From here I will apply the new preset to a new RAW image. I will now create a preset entitled XeL Polaroid 600 Mix, which contains the settings for the Color Mix only, selecting only Treatment (Color), Color and Color Adjustments checkboxes in the New Develop Preset dialog. Next I will create XeL Polaroid 600 Tone, adjusting only the Tone Curve and Clarity checkboxes, rendering our image tone into a preset.
Now, I make the XeL Polaroid 600 Grain preset by selecting only the Effects and Grain checkboxes, making the Grain setting their own preset. Then I save the XeL Polaroid 600 Toning preset, by making a new preset and selectin only the Split Toning option, saving our custom color cast.
Next is the Lens effect, contained in XeL Polaroid 600 Lens, which needs Lens Corrections, Transform and Lens Vignetting selected.

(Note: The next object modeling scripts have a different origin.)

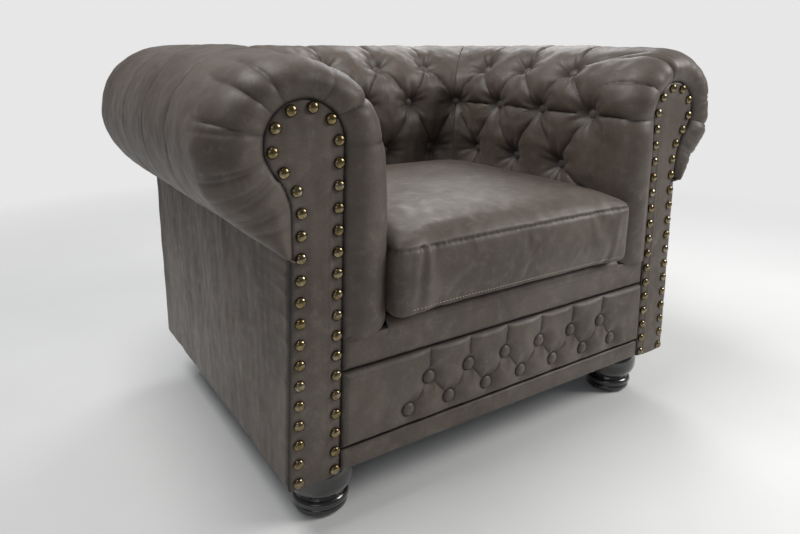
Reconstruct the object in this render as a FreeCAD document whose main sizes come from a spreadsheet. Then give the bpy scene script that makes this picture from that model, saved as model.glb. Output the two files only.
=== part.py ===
import FreeCAD, Part
import math
import os
import Sketcher
from types import SimpleNamespace

# Chesterfield armchair: scroll arms and back at one height, keyhole facings with nail trim,
# a buttoned front panel, one loose box cushion and four turned feet.
# Millimetres. +Z up, the front faces -Y, the origin is on the floor under the middle of the chair.

os.makedirs("parts", exist_ok=True)
doc = FreeCAD.newDocument("armchair")

driving_sizes = {
    "overall_width": 1070,
    "overall_depth": 822,
    "overall_height": 742,
    "roll_radius": 131,
    "cover_thickness": 2,
    "foot_height": 97,
    "frame_bottom": 98,
    "facing_setback": 25,
    "facing_thickness": 8,
    "head_x": 398,
    "head_z": 617,
    "head_radius": 60,
    "shaft_inner_foot_x": 362,
    "shaft_outer_foot_x": 448,
    "neck_x": 424,
    "neck_z": 525,
    "front_post_thickness": 22,
    "post_inset": 3,
    "rim_overhang": 8,
    "rim_fillet": 40,
    "padding_bottom": 322,
    "tail_x": 431,
    "panel_thickness": 8,
    "outside_panel_top": 482,
    "outside_panel_top_x": 426,
    "back_panel_y": 312,
    "front_upholstery": 20,
    "strip_top": 137,
    "border_bottom": 267,
    "border_round": 20,
    "seat_top": 338,
    "rail_thickness": 28,
    "front_rail_bottom": 100,
    "seat_rail_top": 300,
    "seat_rail_bottom": 225,
    "base_rail_top": 143,
    "seat_rail_inner_x": 399,
    "base_rail_inner_x": 408,
    "rear_rail_y": 276,
    "rear_post_inner_x": 353,
    "rear_post_outer_x": 398,
    "rear_post_front_y": 254,
    "rear_post_back_y": 300,
    "top_rail_size": 44,
    "top_rail_bottom": 594,
    "scroll_rail_inner_x": 428,
    "scroll_rail_thickness": 16,
    "scroll_rail_bottom": 598,
    "scroll_rail_depth": 38,
    "stay_rail_inner_x": 354,
    "stay_rail_thickness": 22,
    "stay_rail_bottom": 345,
    "stay_rail_depth": 45,
    "rib_thickness": 12,
    "rib_inset": 9,
    "arm_rib_front_y": -144,
    "arm_rib_rear_y": 66,
    "back_rib_x": 165,
    "block_length": 80,
    "front_foot_x": 364,
    "front_foot_y": 315,
    "rear_foot_x": 350,
    "rear_foot_y": 222,
    "foot_dome_radius": 56,
    "foot_ring_radius": 47,
    "foot_waist_radius": 42,
    "foot_top_radius": 44,
    "glide_radius": 17,
    "glide_thickness": 3,
    "stud_radius": 4,
    "stud_bottom": 60,
    "stud_top": 141,
    "tee_nut_barrel_radius": 5.5,
    "tee_nut_barrel": 10,
    "tee_nut_flange_radius": 11,
    "tee_nut_flange": 1.5,
    "spring_spacing": 140,
    "spring_wire": 4,
    "spring_width": 46,
    "spring_front_y": -352,
    "spring_rear_y": 290,
    "clip_width": 26,
    "clip_sheet": 1.2,
    "clip_heel": 10,
    "clip_lip": 4,
    "clip_back": 3.4,
    "clip_clearance": 0.2,
    "tie_wire": 2.6,
    "tie_wire_half_length": 413,
    "tie_wire_front_y": -130,
    "tie_wire_rear_y": 90,
    "spring_cover_bottom": 308,
    "spring_cover_thickness": 2,
    "spring_cover_half_width": 350,
    "deck_cloth_thickness": 2,
    "seat_gap": 1,
    "nail_radius": 8.5,
    "nail_dome": 5,
    "nail_shank": 16,
    "nail_shank_width": 1.6,
    "button_radius": 11.5,
    "button_dome": 6,
    "tuft_depth": 24,
    "tuft_mouth_radius": 38,
    "tuft_floor_radius": 15,
    "tuft_spacing": 140,
    "arm_upper_row_start": 198,
    "arm_middle_row_start": 112,
    "arm_lower_row_start": 186,
    "middle_row_z": 612,
    "lower_row_z": 498,
    "upper_row_tilt": 45,
    "panel_tuft_depth": 7,
    "panel_tuft_mouth_radius": 24,
    "panel_upper_row_z": 213,
    "panel_upper_row_start": -190,
    "panel_upper_row_spacing": 84.5,
    "panel_lower_row_z": 165,
    "panel_lower_row_start": -231,
    "panel_lower_row_spacing": 83.5,
    "cushion_width": 542,
    "cushion_back_y": 143,
    "cushion_bottom": 338.3,
    "cushion_border_top": 458,
    "cushion_crown": 16,
    "cushion_fillet": 18,
    "cushion_skin": 2,
    "zip_length": 430,
    "zip_width": 12,
    "zip_thickness": 1.5,
}

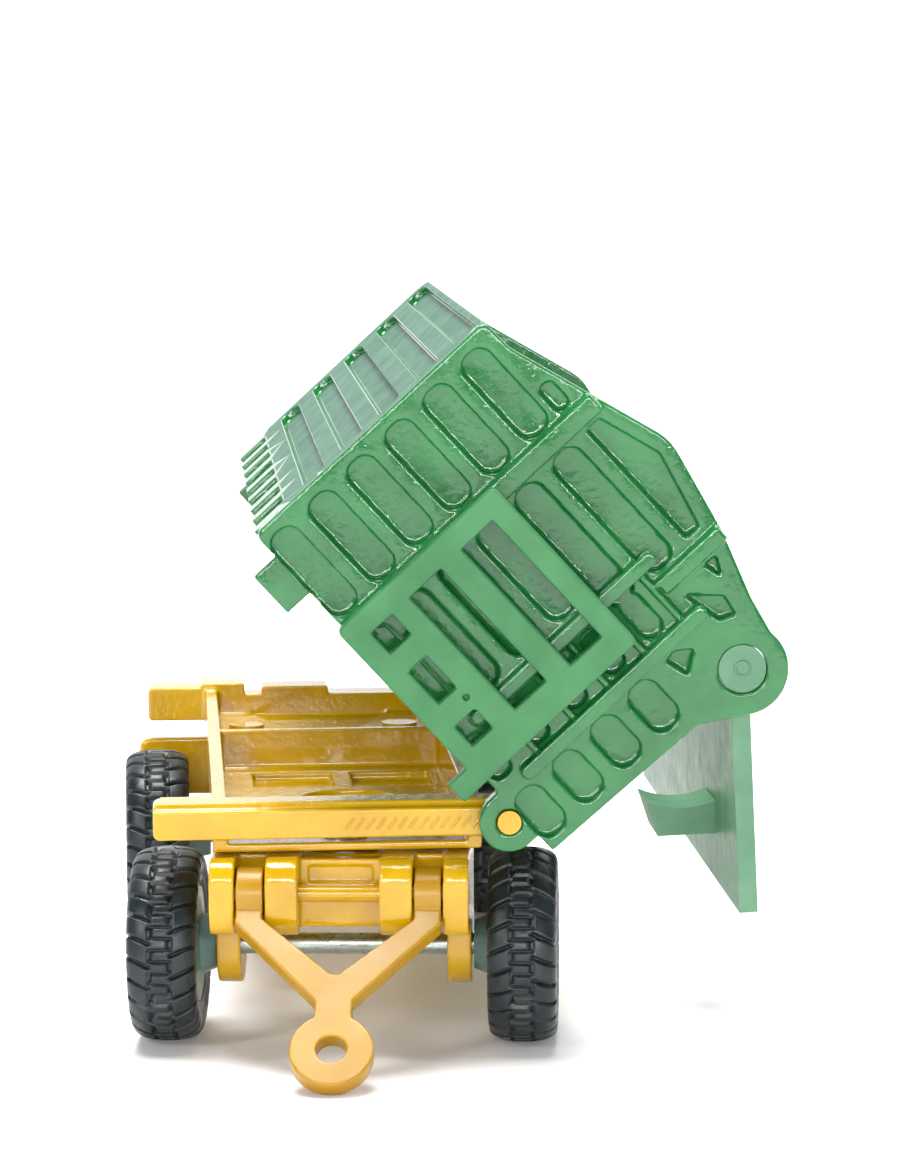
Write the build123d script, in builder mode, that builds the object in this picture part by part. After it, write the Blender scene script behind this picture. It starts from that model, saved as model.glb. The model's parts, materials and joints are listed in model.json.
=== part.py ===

Finally I create the XeL Polaroid 600 Leak preset which packages up the Graduated Filter and its location, by creating a new preset with the Graduated Filters selection checked.
With that the entire original preset has been broken down into 6 new component presets, with which you can add any individual effect to any image as desired. This comes in handy when you only want the Color Mix added to an image without all the other adjustments. This opens up all the work put into the preset, making it completely functional with each effect being applicable on its own.
So now, you can go ahead and grab the new XeL Polaroid 600 emulation, containing the total emulation and its 6 components and use it in your own workflow.
These emulation presets are a time consuming endeavor, most taking more than 5 hours to perfect and as you can see a rather lengthy process to render a final product. My preset development cycle is definitely not for everyone, but I enjoy the results it produces. I hope you do as well.